++++ Source records ++++

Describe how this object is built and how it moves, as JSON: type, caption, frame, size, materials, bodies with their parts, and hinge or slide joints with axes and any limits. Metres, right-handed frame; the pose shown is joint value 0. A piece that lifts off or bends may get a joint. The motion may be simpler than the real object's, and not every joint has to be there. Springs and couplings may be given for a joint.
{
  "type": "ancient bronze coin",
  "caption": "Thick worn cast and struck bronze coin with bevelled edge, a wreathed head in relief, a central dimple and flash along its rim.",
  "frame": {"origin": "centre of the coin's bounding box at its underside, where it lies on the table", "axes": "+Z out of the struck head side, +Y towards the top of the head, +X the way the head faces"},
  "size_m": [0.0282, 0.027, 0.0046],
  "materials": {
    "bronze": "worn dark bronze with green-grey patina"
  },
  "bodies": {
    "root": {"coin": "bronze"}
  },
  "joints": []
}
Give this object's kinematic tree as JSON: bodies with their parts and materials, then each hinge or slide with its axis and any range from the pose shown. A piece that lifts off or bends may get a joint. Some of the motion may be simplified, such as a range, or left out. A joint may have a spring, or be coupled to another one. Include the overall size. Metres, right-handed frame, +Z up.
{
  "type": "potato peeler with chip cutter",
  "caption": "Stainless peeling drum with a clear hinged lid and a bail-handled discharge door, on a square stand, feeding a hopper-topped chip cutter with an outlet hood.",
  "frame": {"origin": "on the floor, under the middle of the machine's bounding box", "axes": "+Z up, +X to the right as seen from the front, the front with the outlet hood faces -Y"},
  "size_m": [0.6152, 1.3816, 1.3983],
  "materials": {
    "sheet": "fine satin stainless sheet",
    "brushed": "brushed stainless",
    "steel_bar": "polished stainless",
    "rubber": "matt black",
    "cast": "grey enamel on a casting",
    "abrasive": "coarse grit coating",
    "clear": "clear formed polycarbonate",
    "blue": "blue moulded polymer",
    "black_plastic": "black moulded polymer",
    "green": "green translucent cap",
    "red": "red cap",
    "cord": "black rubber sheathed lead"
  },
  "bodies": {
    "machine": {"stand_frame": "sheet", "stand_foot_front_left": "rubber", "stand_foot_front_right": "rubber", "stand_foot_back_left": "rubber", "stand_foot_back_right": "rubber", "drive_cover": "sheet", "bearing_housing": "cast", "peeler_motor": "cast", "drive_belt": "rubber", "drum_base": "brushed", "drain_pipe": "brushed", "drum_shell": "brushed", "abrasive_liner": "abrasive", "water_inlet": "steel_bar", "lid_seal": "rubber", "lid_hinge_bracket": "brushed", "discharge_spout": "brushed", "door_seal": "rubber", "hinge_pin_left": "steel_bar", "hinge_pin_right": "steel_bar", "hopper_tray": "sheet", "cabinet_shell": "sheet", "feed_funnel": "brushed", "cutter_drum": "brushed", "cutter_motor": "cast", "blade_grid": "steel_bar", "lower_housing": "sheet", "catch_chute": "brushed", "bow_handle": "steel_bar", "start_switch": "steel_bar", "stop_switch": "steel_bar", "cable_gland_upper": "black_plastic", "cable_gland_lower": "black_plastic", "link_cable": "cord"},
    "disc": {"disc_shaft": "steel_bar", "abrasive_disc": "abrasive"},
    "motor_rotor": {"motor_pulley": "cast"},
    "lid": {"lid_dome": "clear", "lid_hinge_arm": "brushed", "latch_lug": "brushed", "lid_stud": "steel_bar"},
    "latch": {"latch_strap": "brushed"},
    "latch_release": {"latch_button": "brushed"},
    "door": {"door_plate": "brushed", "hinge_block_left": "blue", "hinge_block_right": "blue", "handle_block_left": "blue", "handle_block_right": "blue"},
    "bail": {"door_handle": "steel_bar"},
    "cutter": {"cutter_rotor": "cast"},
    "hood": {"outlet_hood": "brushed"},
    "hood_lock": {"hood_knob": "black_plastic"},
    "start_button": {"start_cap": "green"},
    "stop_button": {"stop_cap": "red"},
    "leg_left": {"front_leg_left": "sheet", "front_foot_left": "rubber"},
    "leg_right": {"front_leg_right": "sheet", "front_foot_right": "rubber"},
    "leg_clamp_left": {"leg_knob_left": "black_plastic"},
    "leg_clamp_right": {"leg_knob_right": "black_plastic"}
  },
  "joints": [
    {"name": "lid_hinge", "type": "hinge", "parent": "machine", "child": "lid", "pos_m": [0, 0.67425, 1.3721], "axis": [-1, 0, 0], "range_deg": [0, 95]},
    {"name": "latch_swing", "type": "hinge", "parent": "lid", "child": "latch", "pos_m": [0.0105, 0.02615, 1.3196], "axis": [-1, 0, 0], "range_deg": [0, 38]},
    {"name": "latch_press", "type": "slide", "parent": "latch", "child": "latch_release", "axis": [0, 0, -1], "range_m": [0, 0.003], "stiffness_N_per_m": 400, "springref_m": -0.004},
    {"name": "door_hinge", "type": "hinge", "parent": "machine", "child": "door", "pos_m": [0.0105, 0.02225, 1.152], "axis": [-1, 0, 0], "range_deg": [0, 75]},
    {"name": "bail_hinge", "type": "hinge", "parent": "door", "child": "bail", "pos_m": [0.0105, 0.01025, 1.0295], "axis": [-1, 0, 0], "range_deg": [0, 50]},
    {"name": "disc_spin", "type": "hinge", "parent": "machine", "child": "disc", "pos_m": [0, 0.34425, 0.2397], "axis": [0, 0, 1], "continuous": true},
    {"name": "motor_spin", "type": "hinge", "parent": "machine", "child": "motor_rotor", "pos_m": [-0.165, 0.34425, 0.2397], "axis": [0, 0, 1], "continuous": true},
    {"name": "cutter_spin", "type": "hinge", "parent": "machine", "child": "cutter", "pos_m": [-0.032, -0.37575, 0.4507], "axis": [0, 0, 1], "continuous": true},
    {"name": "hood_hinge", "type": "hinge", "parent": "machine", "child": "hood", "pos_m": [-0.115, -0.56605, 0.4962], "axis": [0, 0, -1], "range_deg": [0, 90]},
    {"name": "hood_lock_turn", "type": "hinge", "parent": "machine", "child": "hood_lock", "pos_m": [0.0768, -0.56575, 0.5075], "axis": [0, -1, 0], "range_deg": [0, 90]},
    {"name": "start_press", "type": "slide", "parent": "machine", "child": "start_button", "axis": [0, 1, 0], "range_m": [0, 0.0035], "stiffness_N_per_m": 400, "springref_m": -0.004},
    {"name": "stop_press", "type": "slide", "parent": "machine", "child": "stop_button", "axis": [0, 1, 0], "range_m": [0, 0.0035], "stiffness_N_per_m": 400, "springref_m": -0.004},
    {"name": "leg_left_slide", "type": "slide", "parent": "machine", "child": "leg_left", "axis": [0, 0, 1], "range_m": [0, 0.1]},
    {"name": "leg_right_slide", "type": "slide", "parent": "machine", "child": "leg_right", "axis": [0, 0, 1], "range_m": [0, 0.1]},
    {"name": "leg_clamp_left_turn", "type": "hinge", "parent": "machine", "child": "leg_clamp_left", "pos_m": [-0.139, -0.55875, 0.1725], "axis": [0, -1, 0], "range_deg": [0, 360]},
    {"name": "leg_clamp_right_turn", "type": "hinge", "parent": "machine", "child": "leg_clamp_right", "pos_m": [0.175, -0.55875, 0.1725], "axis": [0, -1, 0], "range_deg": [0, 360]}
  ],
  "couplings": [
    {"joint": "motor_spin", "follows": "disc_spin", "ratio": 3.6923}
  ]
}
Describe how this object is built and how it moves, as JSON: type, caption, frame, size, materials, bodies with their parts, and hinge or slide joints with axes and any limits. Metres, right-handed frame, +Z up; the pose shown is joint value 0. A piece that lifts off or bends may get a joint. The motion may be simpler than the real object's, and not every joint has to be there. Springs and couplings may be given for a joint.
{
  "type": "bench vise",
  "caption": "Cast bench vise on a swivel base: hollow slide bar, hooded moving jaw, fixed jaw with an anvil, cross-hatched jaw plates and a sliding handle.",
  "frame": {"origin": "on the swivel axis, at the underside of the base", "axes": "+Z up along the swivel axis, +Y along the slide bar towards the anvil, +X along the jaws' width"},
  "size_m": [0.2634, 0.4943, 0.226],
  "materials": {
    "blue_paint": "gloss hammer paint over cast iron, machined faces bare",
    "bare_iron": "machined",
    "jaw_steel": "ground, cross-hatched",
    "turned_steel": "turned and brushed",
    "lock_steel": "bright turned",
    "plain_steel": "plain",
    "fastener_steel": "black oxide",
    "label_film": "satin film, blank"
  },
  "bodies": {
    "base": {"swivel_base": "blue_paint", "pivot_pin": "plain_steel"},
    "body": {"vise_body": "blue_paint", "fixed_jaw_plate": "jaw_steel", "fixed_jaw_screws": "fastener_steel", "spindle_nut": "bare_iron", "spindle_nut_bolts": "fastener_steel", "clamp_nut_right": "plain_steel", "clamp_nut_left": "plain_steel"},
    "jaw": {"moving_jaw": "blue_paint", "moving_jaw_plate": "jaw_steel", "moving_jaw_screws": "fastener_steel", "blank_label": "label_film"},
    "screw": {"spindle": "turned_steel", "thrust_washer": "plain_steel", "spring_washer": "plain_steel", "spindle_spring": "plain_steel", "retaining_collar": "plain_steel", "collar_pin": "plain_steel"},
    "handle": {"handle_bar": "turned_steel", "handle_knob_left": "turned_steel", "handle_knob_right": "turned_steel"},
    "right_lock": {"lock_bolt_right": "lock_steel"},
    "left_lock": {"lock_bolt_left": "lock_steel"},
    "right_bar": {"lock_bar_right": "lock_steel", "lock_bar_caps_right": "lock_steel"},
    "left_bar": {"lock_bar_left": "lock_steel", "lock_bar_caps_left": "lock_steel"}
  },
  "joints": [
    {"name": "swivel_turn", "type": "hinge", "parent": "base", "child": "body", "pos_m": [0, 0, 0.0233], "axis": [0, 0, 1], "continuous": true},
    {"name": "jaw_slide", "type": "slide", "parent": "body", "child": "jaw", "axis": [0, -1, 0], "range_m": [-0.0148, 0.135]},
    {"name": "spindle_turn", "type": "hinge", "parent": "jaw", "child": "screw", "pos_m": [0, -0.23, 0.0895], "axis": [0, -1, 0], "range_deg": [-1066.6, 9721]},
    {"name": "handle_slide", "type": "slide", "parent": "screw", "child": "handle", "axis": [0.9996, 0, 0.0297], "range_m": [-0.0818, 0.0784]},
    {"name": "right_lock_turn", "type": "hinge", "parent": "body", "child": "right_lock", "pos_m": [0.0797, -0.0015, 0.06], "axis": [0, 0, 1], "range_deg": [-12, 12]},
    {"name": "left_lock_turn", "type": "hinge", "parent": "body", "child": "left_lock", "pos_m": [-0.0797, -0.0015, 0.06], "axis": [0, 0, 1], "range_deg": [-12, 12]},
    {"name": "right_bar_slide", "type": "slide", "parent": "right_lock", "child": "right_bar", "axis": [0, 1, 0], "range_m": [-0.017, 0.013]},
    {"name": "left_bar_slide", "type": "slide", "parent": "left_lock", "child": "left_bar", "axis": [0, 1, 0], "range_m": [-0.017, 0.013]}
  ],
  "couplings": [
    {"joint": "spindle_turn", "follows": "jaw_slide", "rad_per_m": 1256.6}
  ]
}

++++

#### Exercise goal:
Identify and copy lines that hold the string "moves".

#### Reply to the task:
Describe how this object is built and how it moves, as JSON: type, caption, frame, size, materials, bodies with their parts, and hinge or slide joints with axes and any limits. Metres, right-handed frame; the pose shown is joint value 0. A piece that lifts off or bends may get a joint. The motion may be simpler than the real object's, and not every joint has to be there. Springs and couplings may be given for a joint.
Describe how this object is built and how it moves, as JSON: type, caption, frame, size, materials, bodies with their parts, and hinge or slide joints with axes and any limits. Metres, right-handed frame, +Z up; the pose shown is joint value 0. A piece that lifts off or bends may get a joint. The motion may be simpler than the real object's, and not every joint has to be there. Springs and couplings may be given for a joint.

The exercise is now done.